Time was everyone had a blog, from Whole Foods CEO John Mackey to a down-on-his luck feline who goes by the name Grumpy Cat. Time was people felt the (sometimes) spontaneous empowerment that comes with a blog (that’s a web log for you WWW historians) was fun, cathartic and in some ways personally or professionally rewarding. Just ask blogger Andrew Sullivan who left The Daily Beast to launch The Daily Dish as a stand-alone website charging subscribers $20-a-year. Sullivan is on target to meet his first-year goal of driving $900k in revenue.
The old reverse-chronology concept that powered blogging’s stream of consciousness roots has given way to a more formal, purpose-driven mode of engagement.. Blogging’s position on The Digital Marketing Transit Map supports this transition. While blogs live quite comfortably in Web Ops neighborhood, Social Ops is but a short ride away and if you navigate the tracks carefully, you could find appropriate stops in Design, Mobility and Marking Ops. As an increasingly valuable vehicle in a digital marketer’s arsenal, blogs—or to be more precise the platforms such as WordPress—are becoming resilient touchpoints for digital marketers.
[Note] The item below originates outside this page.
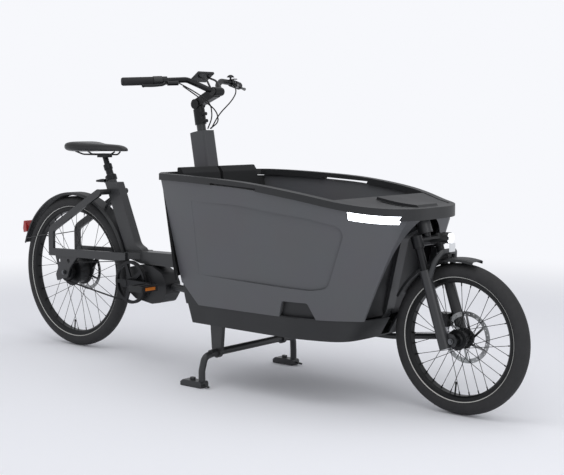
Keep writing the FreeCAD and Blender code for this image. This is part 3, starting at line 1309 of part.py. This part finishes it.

Blogging as part of content marketing is a no-brainer. The vast majority of content marketing providers use blogs as a primary destination for a brand’s content efforts. This is done using basic APIs to automatically feed text, images, videos or what have you directly into a blogging platform’s queue or publish directly to the web without any intermediate review. Consider, however, the role that blogs should play in a digital commerce campaign. In the gospel according to the Zero Moment of Truth movement (a focus of upcoming Gartner for marketing Leaders research), merchants need to focus on micro conversions as much as macro conversion. Macro conversions are immediate purchases made as a direct result of a specific buying journey. Micro conversions are based on offering customers the ability to sign up for ongoing information and promotions using various campaign touchpoints—including blogs– to encourage registrations.
Blogging is one of those chameleons that could live in any neighborhood—from the Bohemian world of design to the down and dirty parts of town focused on operations. As with other technology driven forms of expression, blogging will continue to evolve and become an even more powerful ingredient for digital marketers.